> WHAT IS EXPECTED: All entries below are to be set down again, identical to the source.

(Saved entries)
....................

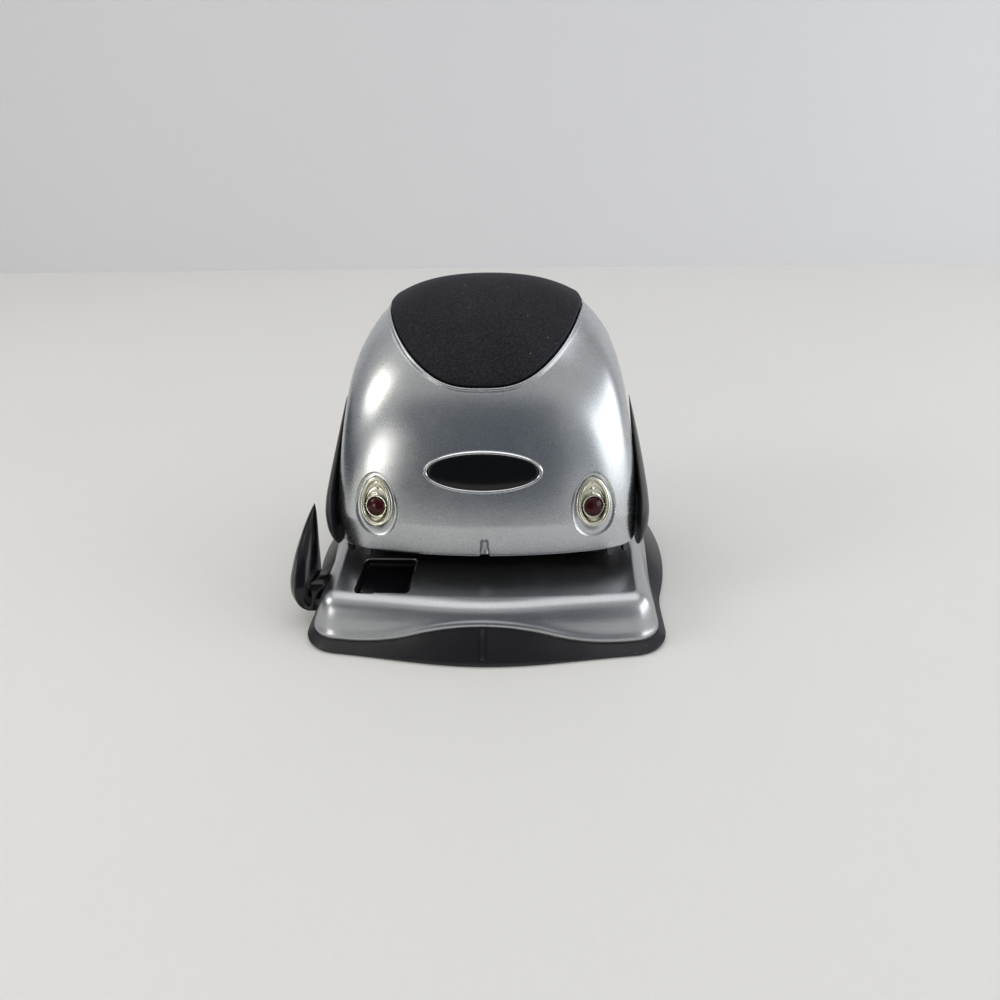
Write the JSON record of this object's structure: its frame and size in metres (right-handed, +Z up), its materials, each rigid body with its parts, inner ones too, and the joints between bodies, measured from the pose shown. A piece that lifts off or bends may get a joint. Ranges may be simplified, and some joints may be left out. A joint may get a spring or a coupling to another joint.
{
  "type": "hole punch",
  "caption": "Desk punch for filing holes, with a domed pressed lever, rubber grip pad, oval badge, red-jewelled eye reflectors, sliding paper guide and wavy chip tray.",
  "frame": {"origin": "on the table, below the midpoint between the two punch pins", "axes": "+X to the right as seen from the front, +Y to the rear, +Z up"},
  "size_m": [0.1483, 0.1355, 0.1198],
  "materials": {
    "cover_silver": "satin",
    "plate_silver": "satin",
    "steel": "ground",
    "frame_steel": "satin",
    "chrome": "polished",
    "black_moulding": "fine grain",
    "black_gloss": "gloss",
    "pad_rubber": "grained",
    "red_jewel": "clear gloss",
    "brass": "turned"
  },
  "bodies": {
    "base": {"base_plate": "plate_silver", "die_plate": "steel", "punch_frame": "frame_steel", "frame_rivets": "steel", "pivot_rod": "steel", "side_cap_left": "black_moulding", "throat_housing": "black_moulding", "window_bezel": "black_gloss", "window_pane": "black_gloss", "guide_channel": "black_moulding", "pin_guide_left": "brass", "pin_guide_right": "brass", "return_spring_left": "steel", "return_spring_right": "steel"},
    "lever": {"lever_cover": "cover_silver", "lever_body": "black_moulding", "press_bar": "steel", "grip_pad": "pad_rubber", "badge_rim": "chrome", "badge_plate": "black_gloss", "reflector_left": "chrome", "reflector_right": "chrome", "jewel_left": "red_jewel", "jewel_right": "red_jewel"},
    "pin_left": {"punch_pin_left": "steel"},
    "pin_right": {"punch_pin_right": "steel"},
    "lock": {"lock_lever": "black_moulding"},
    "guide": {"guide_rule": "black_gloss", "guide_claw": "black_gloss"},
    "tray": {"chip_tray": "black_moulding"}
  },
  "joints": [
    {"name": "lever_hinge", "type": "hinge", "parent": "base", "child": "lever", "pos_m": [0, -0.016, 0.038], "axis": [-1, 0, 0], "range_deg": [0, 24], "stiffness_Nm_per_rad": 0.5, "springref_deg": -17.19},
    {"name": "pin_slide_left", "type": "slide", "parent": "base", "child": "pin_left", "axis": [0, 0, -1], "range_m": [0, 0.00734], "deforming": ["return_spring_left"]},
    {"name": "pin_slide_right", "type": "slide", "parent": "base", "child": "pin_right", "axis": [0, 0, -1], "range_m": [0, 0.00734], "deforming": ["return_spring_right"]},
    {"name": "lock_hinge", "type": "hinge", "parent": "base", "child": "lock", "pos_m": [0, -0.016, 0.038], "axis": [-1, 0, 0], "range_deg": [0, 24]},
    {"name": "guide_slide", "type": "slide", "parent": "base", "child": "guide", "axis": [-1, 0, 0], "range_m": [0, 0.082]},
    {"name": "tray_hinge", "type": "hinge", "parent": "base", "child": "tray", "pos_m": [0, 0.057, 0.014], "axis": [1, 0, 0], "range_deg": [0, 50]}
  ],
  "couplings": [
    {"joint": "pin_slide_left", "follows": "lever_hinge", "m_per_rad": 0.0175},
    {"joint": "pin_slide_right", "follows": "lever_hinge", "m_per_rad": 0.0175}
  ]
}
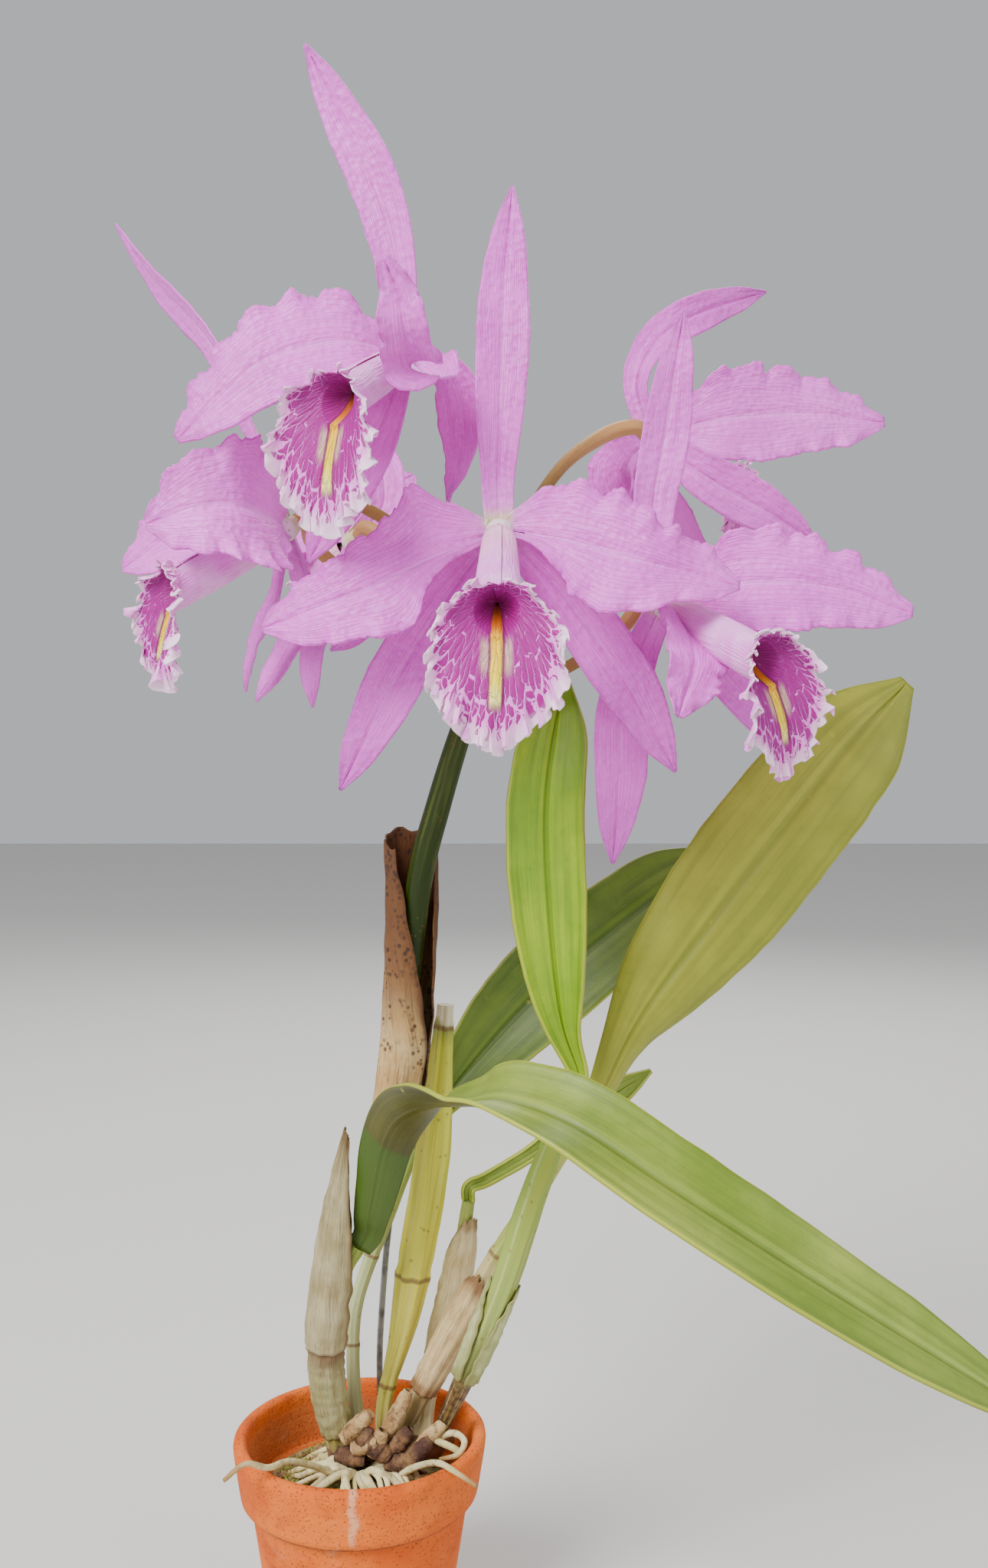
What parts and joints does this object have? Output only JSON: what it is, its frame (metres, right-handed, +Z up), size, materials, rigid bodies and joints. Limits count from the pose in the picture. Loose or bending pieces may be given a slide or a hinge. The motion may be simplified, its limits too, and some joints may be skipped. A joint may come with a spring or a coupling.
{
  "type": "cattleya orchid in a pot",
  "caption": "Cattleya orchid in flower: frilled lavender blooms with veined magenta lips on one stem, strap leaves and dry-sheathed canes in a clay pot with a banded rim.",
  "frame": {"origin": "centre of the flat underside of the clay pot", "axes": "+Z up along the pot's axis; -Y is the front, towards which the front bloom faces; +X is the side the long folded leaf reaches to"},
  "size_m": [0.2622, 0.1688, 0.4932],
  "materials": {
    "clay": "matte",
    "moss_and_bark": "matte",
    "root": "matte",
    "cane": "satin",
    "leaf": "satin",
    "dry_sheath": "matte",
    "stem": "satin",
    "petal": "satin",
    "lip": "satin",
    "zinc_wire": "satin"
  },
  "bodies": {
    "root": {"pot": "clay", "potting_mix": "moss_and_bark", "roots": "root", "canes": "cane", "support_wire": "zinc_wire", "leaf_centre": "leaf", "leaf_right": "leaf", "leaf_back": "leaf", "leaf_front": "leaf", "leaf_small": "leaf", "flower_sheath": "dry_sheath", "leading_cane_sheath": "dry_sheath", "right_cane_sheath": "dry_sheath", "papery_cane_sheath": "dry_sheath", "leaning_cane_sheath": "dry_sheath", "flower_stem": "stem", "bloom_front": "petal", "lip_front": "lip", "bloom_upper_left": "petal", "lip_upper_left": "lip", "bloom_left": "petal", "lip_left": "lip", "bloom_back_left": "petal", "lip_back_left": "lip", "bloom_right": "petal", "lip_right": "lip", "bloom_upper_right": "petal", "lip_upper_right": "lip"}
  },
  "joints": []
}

....................

> FINAL RESULT:
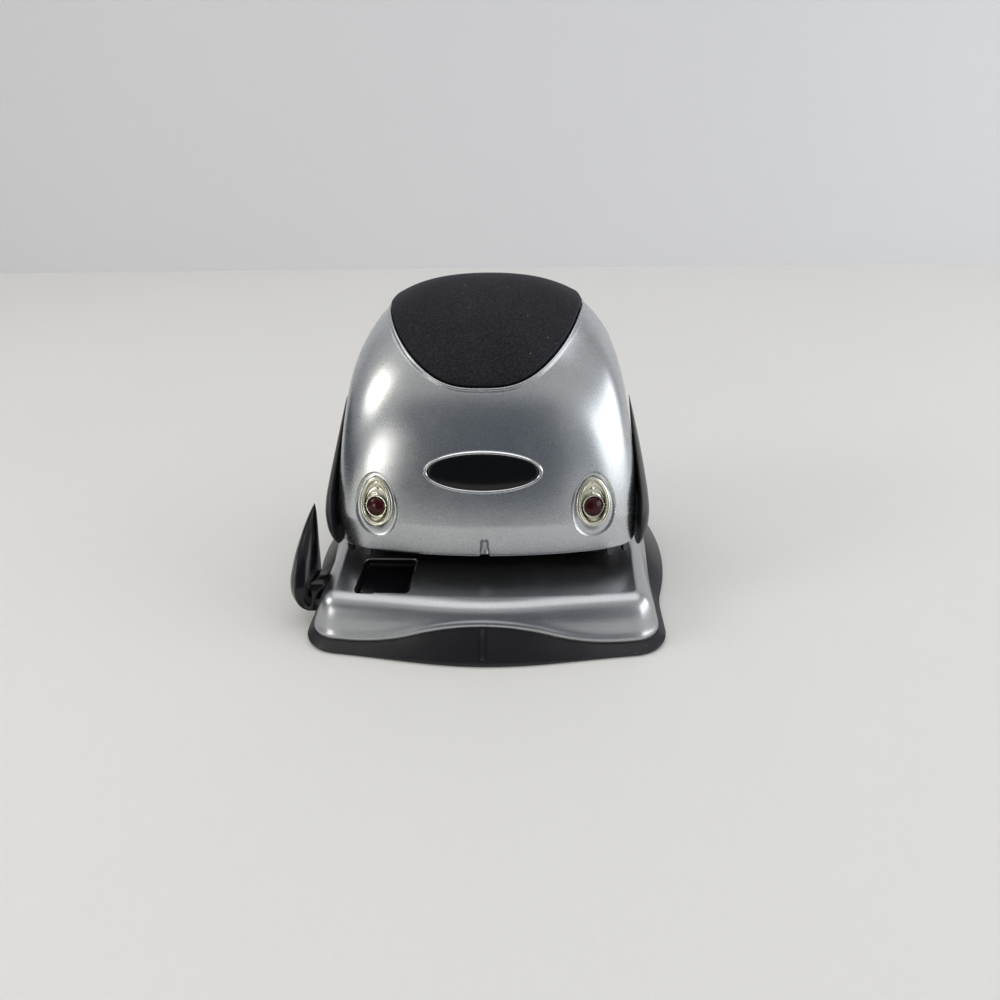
Write the JSON record of this object's structure: its frame and size in metres (right-handed, +Z up), its materials, each rigid body with its parts, inner ones too, and the joints between bodies, measured from the pose shown. A piece that lifts off or bends may get a joint. Ranges may be simplified, and some joints may be left out. A joint may get a spring or a coupling to another joint.
{
  "type": "hole punch",
  "caption": "Desk punch for filing holes, with a domed pressed lever, rubber grip pad, oval badge, red-jewelled eye reflectors, sliding paper guide and wavy chip tray.",
  "frame": {"origin": "on the table, below the midpoint between the two punch pins", "axes": "+X to the right as seen from the front, +Y to the rear, +Z up"},
  "size_m": [0.1483, 0.1355, 0.1198],
  "materials": {
    "cover_silver": "satin",
    "plate_silver": "satin",
    "steel": "ground",
    "frame_steel": "satin",
    "chrome": "polished",
    "black_moulding": "fine grain",
    "black_gloss": "gloss",
    "pad_rubber": "grained",
    "red_jewel": "clear gloss",
    "brass": "turned"
  },
  "bodies": {
    "base": {"base_plate": "plate_silver", "die_plate": "steel", "punch_frame": "frame_steel", "frame_rivets": "steel", "pivot_rod": "steel", "side_cap_left": "black_moulding", "throat_housing": "black_moulding", "window_bezel": "black_gloss", "window_pane": "black_gloss", "guide_channel": "black_moulding", "pin_guide_left": "brass", "pin_guide_right": "brass", "return_spring_left": "steel", "return_spring_right": "steel"},
    "lever": {"lever_cover": "cover_silver", "lever_body": "black_moulding", "press_bar": "steel", "grip_pad": "pad_rubber", "badge_rim": "chrome", "badge_plate": "black_gloss", "reflector_left": "chrome", "reflector_right": "chrome", "jewel_left": "red_jewel", "jewel_right": "red_jewel"},
    "pin_left": {"punch_pin_left": "steel"},
    "pin_right": {"punch_pin_right": "steel"},
    "lock": {"lock_lever": "black_moulding"},
    "guide": {"guide_rule": "black_gloss", "guide_claw": "black_gloss"},
    "tray": {"chip_tray": "black_moulding"}
  },
  "joints": [
    {"name": "lever_hinge", "type": "hinge", "parent": "base", "child": "lever", "pos_m": [0, -0.016, 0.038], "axis": [-1, 0, 0], "range_deg": [0, 24], "stiffness_Nm_per_rad": 0.5, "springref_deg": -17.19},
    {"name": "pin_slide_left", "type": "slide", "parent": "base", "child": "pin_left", "axis": [0, 0, -1], "range_m": [0, 0.00734], "deforming": ["return_spring_left"]},
    {"name": "pin_slide_right", "type": "slide", "parent": "base", "child": "pin_right", "axis": [0, 0, -1], "range_m": [0, 0.00734], "deforming": ["return_spring_right"]},
    {"name": "lock_hinge", "type": "hinge", "parent": "base", "child": "lock", "pos_m": [0, -0.016, 0.038], "axis": [-1, 0, 0], "range_deg": [0, 24]},
    {"name": "guide_slide", "type": "slide", "parent": "base", "child": "guide", "axis": [-1, 0, 0], "range_m": [0, 0.082]},
    {"name": "tray_hinge", "type": "hinge", "parent": "base", "child": "tray", "pos_m": [0, 0.057, 0.014], "axis": [1, 0, 0], "range_deg": [0, 50]}
  ],
  "couplings": [
    {"joint": "pin_slide_left", "follows": "lever_hinge", "m_per_rad": 0.0175},
    {"joint": "pin_slide_right", "follows": "lever_hinge", "m_per_rad": 0.0175}
  ]
}
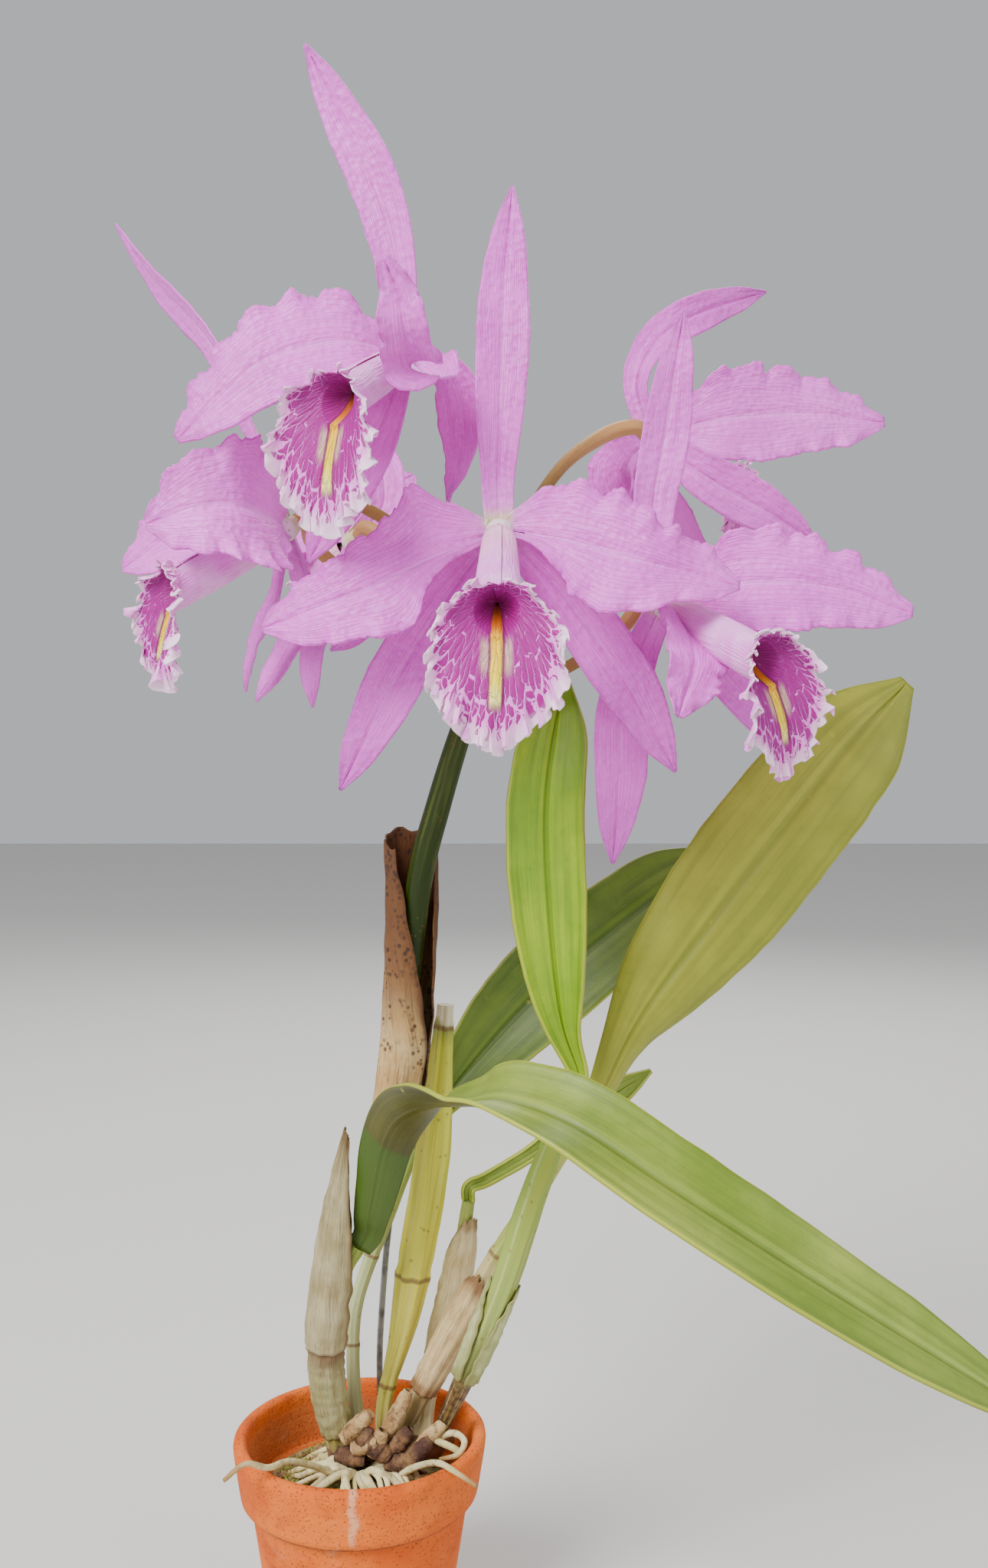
What parts and joints does this object have? Output only JSON: what it is, its frame (metres, right-handed, +Z up), size, materials, rigid bodies and joints. Limits count from the pose in the picture. Loose or bending pieces may be given a slide or a hinge. The motion may be simplified, its limits too, and some joints may be skipped. A joint may come with a spring or a coupling.
{
  "type": "cattleya orchid in a pot",
  "caption": "Cattleya orchid in flower: frilled lavender blooms with veined magenta lips on one stem, strap leaves and dry-sheathed canes in a clay pot with a banded rim.",
  "frame": {"origin": "centre of the flat underside of the clay pot", "axes": "+Z up along the pot's axis; -Y is the front, towards which the front bloom faces; +X is the side the long folded leaf reaches to"},
  "size_m": [0.2622, 0.1688, 0.4932],
  "materials": {
    "clay": "matte",
    "moss_and_bark": "matte",
    "root": "matte",
    "cane": "satin",
    "leaf": "satin",
    "dry_sheath": "matte",
    "stem": "satin",
    "petal": "satin",
    "lip": "satin",
    "zinc_wire": "satin"
  },
  "bodies": {
    "root": {"pot": "clay", "potting_mix": "moss_and_bark", "roots": "root", "canes": "cane", "support_wire": "zinc_wire", "leaf_centre": "leaf", "leaf_right": "leaf", "leaf_back": "leaf", "leaf_front": "leaf", "leaf_small": "leaf", "flower_sheath": "dry_sheath", "leading_cane_sheath": "dry_sheath", "right_cane_sheath": "dry_sheath", "papery_cane_sheath": "dry_sheath", "leaning_cane_sheath": "dry_sheath", "flower_stem": "stem", "bloom_front": "petal", "lip_front": "lip", "bloom_upper_left": "petal", "lip_upper_left": "lip", "bloom_left": "petal", "lip_left": "lip", "bloom_back_left": "petal", "lip_back_left": "lip", "bloom_right": "petal", "lip_right": "lip", "bloom_upper_right": "petal", "lip_upper_right": "lip"}
  },
  "joints": []
}